FM: Would you tell me a little bit about your interest in brands and these emblems?

RP: They’ve been part of my artwork for quite some time. I did a painting in 2004 of the German foreign minister Joschka Fischer, which was an interpretation of one of his green party’s political posters, and behind him was an emblem from Mont Blanc. In fact, that was a commission by Mont Blanc for an artwork that incorporated the Mont Blanc symbol, and that painting actually was installed in their corporate office as artwork. I appropriated a foreign minister and then put him in the context of a brand that he did not have any relationship with. It was a commentary on advertising spokespersonship and the idea of media communications for both countries and brands.

FM: How do you respond to people who interpreted your piece as mocking Judd and Flavin and Chamberlain?

RP: I leave open the potential for people’s own subjectivity to become an important actor in the experience of the art. To say that they’re a mockery, that would be a rather unproductive reading of the work, but one that, nonetheless, has to be accepted. In fact, it’s quite the opposite; it pays homage to the importance of that work, but in a new and different way. I wasn’t seeking to outright appropriate them and remake them, but it spoke to the spirit from which those works came from.

FM: Were you the one who proposed Marfa?

RP: Yeah, it was about the idea of this kind of finding a space for sculpture. It was me in the context of the great works that are down there. Marfa is one of the most important sites in the world. It is a global reference point at this moment in time.

FM: The opening took place at the Standard Hotel in New York on June 19. What was that like?

RP: You know, it’s the first time, I think, that I’ve done a kind of offsite opening before, to that degree. But it was nice. There was a group of people from the art world and from media in New York, and Neville was present with his team that has been giving the artistic initiative, and then I was there and also the planners from Playboy, the CEO, and Raquel Pomplun, who is the Playboy bunny of the year, who was photographed with the sculpture in Marfa and who I had not met before. I gave a talk on the work, and there were images shown in a short film that was made by a photographer, Adrian Go.

FM: How did people react to the work?

RP: I got a very positive sense. I’ve seen a lot of people Instagramming and tweeting from that site. There were shots at sunset, and there was even an image of the piece with a double rainbow. I think that one of the functions of the sculpture is that it is this offsite site, so that if you’re there, it becomes something that’s relevant to social media. As much as it’s an offsite piece that can be seen in images, it’s very much about the experience of being there, and I’m looking forward to having that.

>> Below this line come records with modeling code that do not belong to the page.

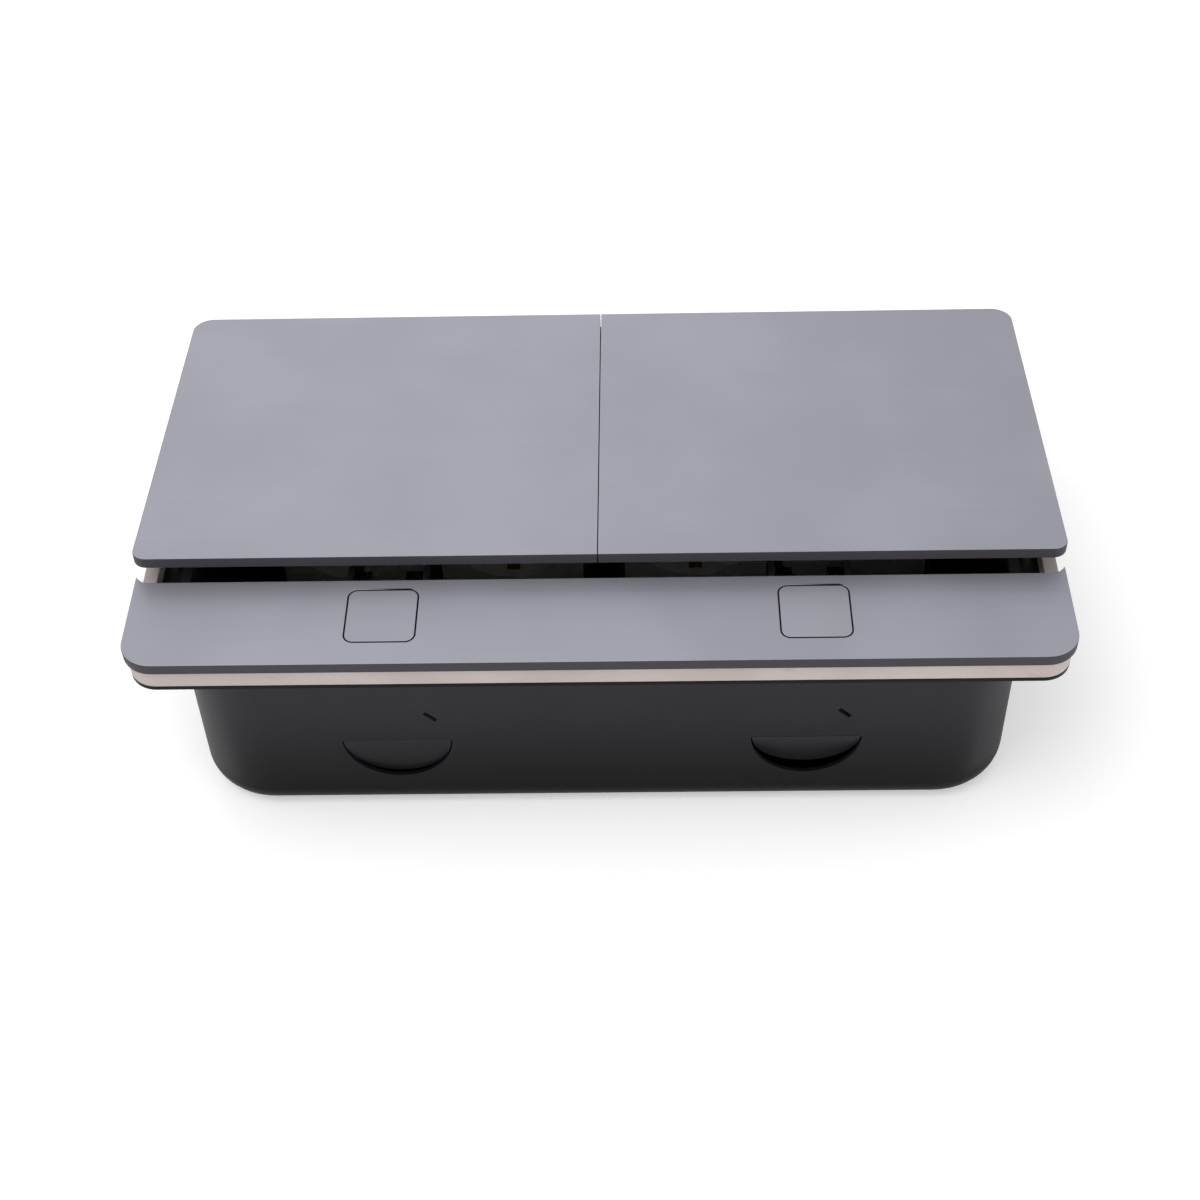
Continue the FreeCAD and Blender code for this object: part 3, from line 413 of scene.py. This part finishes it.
rounded("front_strip", "front_strip_plate", 0.3, lambda corner: corner.y > -41.5)
rounded("base_frame", "base_frame_casting", 0.3)
for side in SIDES:
    rounded(side + "_lid", side + "_lid_plate", 0.3, lambda corner: abs(corner.x) < 0.5)
    rounded(side + "_button", side + "_button_cap", 0.25)
    rounded(side + "_latch_housing", side + "_latch_moulding", 0.2)
    rounded(side + "_rocker", side + "_rocker_lever", 0.15)
    rounded(side + "_keeper", side + "_keeper_plate", 0.12)
    rounded(side + "_carrier", side + "_carrier_bracket", 0.15)


# Contacts inside the outlets

HALF_MODULE, JACK_OFFSET, PIN_OFFSET = 22.4, 10.15, 9.5
JACKS = [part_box("data_outlet")[0].x / MM + HALF_MODULE + way * JACK_OFFSET for way in (-1, 1)]
FACE_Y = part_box("data_outlet")[0].y / MM
MIDDLE_Z = (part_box("data_outlet")[0].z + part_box("data_outlet")[1].z) / 2 / MM


def jack_contacts():
    """Eight sprung gold wires in each data jack, slanting down from its roof."""
    wire = block("contact", (-0.22, FACE_Y + 2.2, MIDDLE_Z + 4.05), (0.22, FACE_Y + 2.6, MIDDLE_Z + 4.4))
    bends = ((0, 1.2, -0.5), (0, 5.2, -2.6), (0, 1.6, 0.4), (0, 0.9, 1.2))
    pushed(wire, lambda face: facing(face, (0, 1, 0)), *bends)
    bevelled(wire, 0.05)
    smooth(wire)
    count, pitch = 8, 1.02
    wires = []
    for jack in JACKS:
        for number in range(count):
            wires.append(copied(wire, "contact_copy", (jack + (number - (count - 1) / 2) * pitch, 0, 0)))
    bpy.data.objects.remove(wire)
    mount(joined("jack_contacts", wires), "box", "brass")


def pin_sleeves(side, place):
    """Two brass sleeves behind the pin holes of one socket."""
    low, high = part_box(f"{side}_{place}_socket")
    middle = (low.x + high.x) / 2 / MM
    mouth, end, radius, wall, depth = 13.2, 26, 2.4, 0.45, 11
    sleeves = []
    for way in (-1, 1):
        x = middle + way * PIN_OFFSET
        sleeve = bar("sleeve", (x, FACE_Y + mouth, MIDDLE_Z), (x, FACE_Y + end, MIDDLE_Z), radius)
        pick(sleeve, "FACE", lambda face: facing(face, (0, -1, 0)))
        bpy.ops.mesh.inset(thickness=wall * MM)
        bpy.ops.mesh.extrude_region_move(TRANSFORM_OT_translate={"value": (0, depth * MM, 0)})
        leave()
        bevelled(sleeve, 0.12)
        smooth(sleeve)
        sleeves.append(sleeve)
    mount(joined(f"{side}_{place}_sleeves", sleeves), "box", "brass")


jack_contacts()
for side, place in (("left", "outer"), ("left", "inner"), ("right", "inner")):
    pin_sleeves(side, place)


# Camera, floor and lights

def camera():
    """Camera at the photograph's place: its turn is down, to the left and a little tilted."""
    focal_length, photo_width = 1986.4, 1200
    lens = bpy.data.cameras.new("camera")
    lens.sensor_width = 36
    lens.lens = focal_length / photo_width * lens.sensor_width
    lens.clip_start = 0.01
    viewer = bpy.data.objects.new("camera", lens)
    turn = Matrix.Rotation(radians(1.787), 4, "Z")
    turn = turn @ Matrix.Rotation(radians(90 - 46.55), 4, "X")
    turn = turn @ Matrix.Rotation(radians(-1.931), 4, "Z")
    viewer.matrix_world = Matrix.Translation((0.0121, -0.4202, 0.4642)) @ turn
    bpy.context.scene.collection.objects.link(viewer)
    bpy.context.scene.camera = viewer


def floor():
    """Plain pale floor that keeps the object's shadow."""
    bpy.ops.object.select_all(action="DESELECT")
    bpy.ops.mesh.primitive_plane_add(size=12)
    ground = bpy.context.object
    ground.name = "floor"
    finish = Finish("pale_floor", Roughness=0.9)
    finish.set("Base Color", (0.93, 0.93, 0.93, 1))
    finish.set("Specular IOR Level", 0.1)
    finish.set("Emission Color", (1, 1, 1, 1))
    finish.set("Emission Strength", finish.add("ShaderNodeLightPath", output="Is Camera Ray") * 0.35)
    ground.data.materials.append(finish.material)


def lamp(name, place, size, power, target=(0, 0, 0.04)):
    """Square soft light aimed at the object."""
    light = bpy.data.lights.new(name, "AREA")
    light.size = size
    light.energy = power
    holder = bpy.data.objects.new(name, light)
    holder.location = place
    holder.rotation_euler = (Vector(target) - Vector(place)).to_track_quat("-Z", "Y").to_euler()
    bpy.context.scene.collection.objects.link(holder)


def room():
    """Even soft light, seen a little brighter in the metal and white by the camera."""
    world = bpy.data.worlds.new("studio")
    world.use_nodes = True
    bpy.context.scene.world = world
    links = world.node_tree.links
    nodes = world.node_tree.nodes
    path = nodes.new("ShaderNodeLightPath")
    gloss, sight = nodes.new("ShaderNodeMath"), nodes.new("ShaderNodeMath")
    for step, ray, more in ((gloss, "Is Glossy Ray", 0.4), (sight, "Is Camera Ray", 0.5)):
        step.operation = "MULTIPLY_ADD"
        links.new(path.outputs[ray], step.inputs[0])
        step.inputs[1].default_value = more
    gloss.inputs[2].default_value = 0.5
    links.new(gloss.outputs[0], sight.inputs[2])
    back = nodes["Background"]
    back.inputs["Color"].default_value = (1, 1, 1, 1)
    links.new(sight.outputs[0], back.inputs["Strength"])


camera()
floor()
room()
lamp("key", (-0.5, -0.35, 1.4), 1.1, 9.0)
lamp("fill", (0.85, -1.1, 0.6), 1.0, 3.9)
lamp("back", (-0.25, 1.2, 0.9), 1.0, 2.4)
bpy.context.scene.view_settings.view_transform = "Standard"
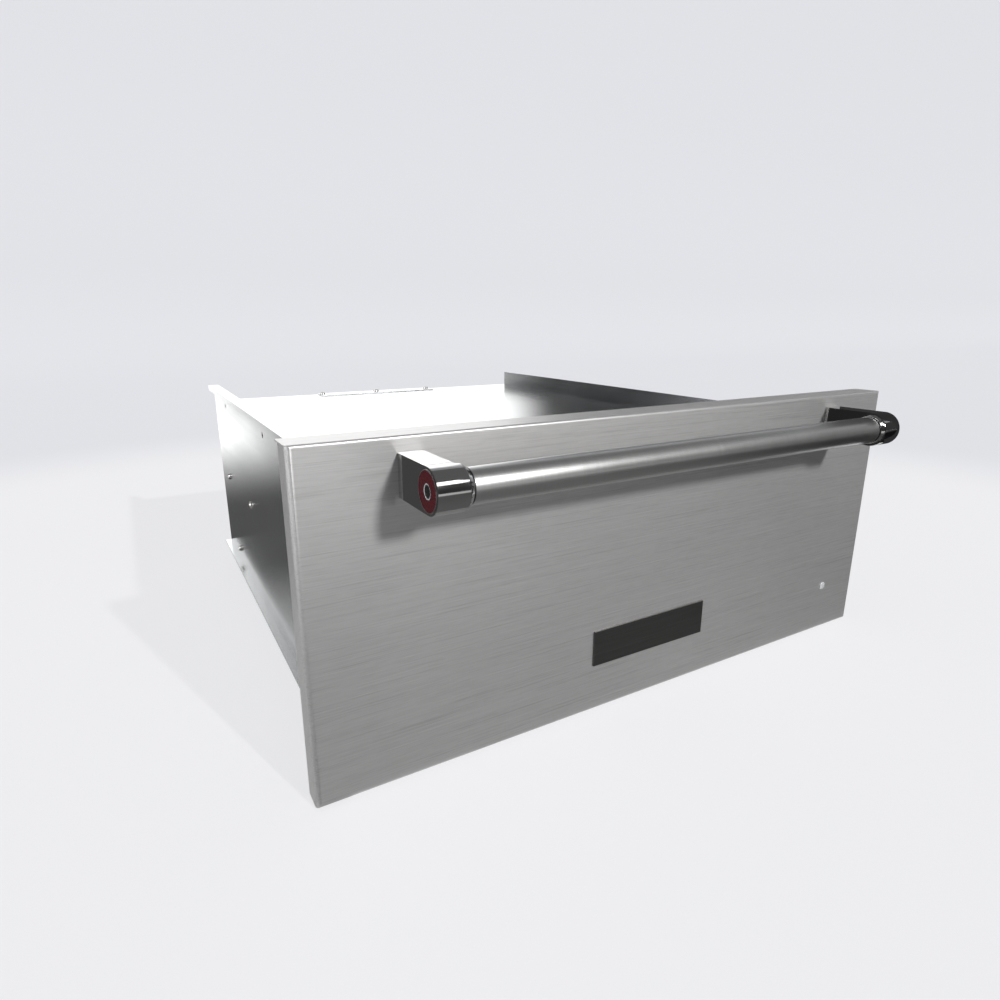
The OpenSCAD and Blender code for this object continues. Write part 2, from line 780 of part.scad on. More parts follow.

FM: Will there be an opening in Marfa?

RP: The piece has kind of officially opened. There was never any intention of having a ribbon-cutting or anything like that. The piece was meant to appear and to make its presence by having people pass by or see it or hear about it or see images of it. It was very much about igniting a discussion about art.

FM: Were you surprised by the fervor of the discussion that was ignited?

RP: No. If you make work and you present it in the public sphere, then there is bound to be discussion. I welcomed all points of view, even those that seriously questioned all dimensions of the artwork. That’s what art as a language can do better than any other form of language, why it is the most important form of communication that has lasted throughout time.

One of the more interesting critiques was that someone knew Daytona happens to run counter-clockwise, so the Charger is actually facing backward, and they were wondering whether that was on purpose. I think somebody tweeted that at me. That’s where I was careful not to make specific statements about the literal elements of each of the pieces. But if you dig further into each of the constituent forms, you do find that there are stories behind them, including the presence of the bunny, and where it’s been positioned around the world, and how’s it’s related to art and to motor sport culture.

FM: How do you respond to the criticism “This isn’t art, this is advertising”?

RP: Well, it’s not advertising. That’s what I would say. I am an artist, I was not contracted to create an advertisement. I created the artwork as a singular expression, and it cannot be taken apart—“this part is art and this part is advertising.” Emblems have long been a part of artistic creation, from Warhol’s soup cans to the Stuart Davis paintings with the Champion spark plugs. Emblems are developed by people, and we tend to kind of overlook that. The presence of trademarked logos in art is protected by the First Amendment.

FM: To be clear, when you were conceptualizing the piece, did Playboy ask you to include the logo?

RP: To be absolutely clear, that was my own initiative. In the history of my work, I often have used trademarked logos. In the case of my “Most Wanted” paintings, I did so as a fair use commentary on our cultural condition. 

FM: Are you working on phase two of the arts initiative right now?

RP: Yes, we’ve been working on phase two for some time, and I’m looking forward to making that known in the near future.

FM: Is it going to launch in Marfa or elsewhere?

RP: Elsewhere, definitely.

FM: This summer, on August 6, you flew down to Austin to participate in this meeting between Playboy and the Texas Department of Transportation to discuss the order of removal.

RP: I went down there, yes, and we had what I thought was a very good meeting. To have the opportunity to come down and speak to the Texas Department of Transportation and their representatives about my art was a privilege, in a way.

FM: What was it like to participate in a meeting with a government agency?

RP: I treated it very much as I treat any type of discussion of my artwork. And I’ve done that in philosophy departments, I’ve done that in high schools, I’ve done that in Ivy League colleges.

FM: Have you dealt with similar regulation in the past?

RP: No.

FM: I wasn’t allowed to interview you for two months. What was the reason for Playboy’s silence when this controversy first erupted?

RP: I don’t know if I would call it silence. I think that it was important to listen and understand what the concerns were regarding the artwork there and then to be able to have an environment to have a productive discussion. I’ve also been very busy. I’m working on two exhibitions. One is for the Dallas Contemporary, which is coming up in May 2014, which I’m very excited about. It’s my first survey show in an American institution.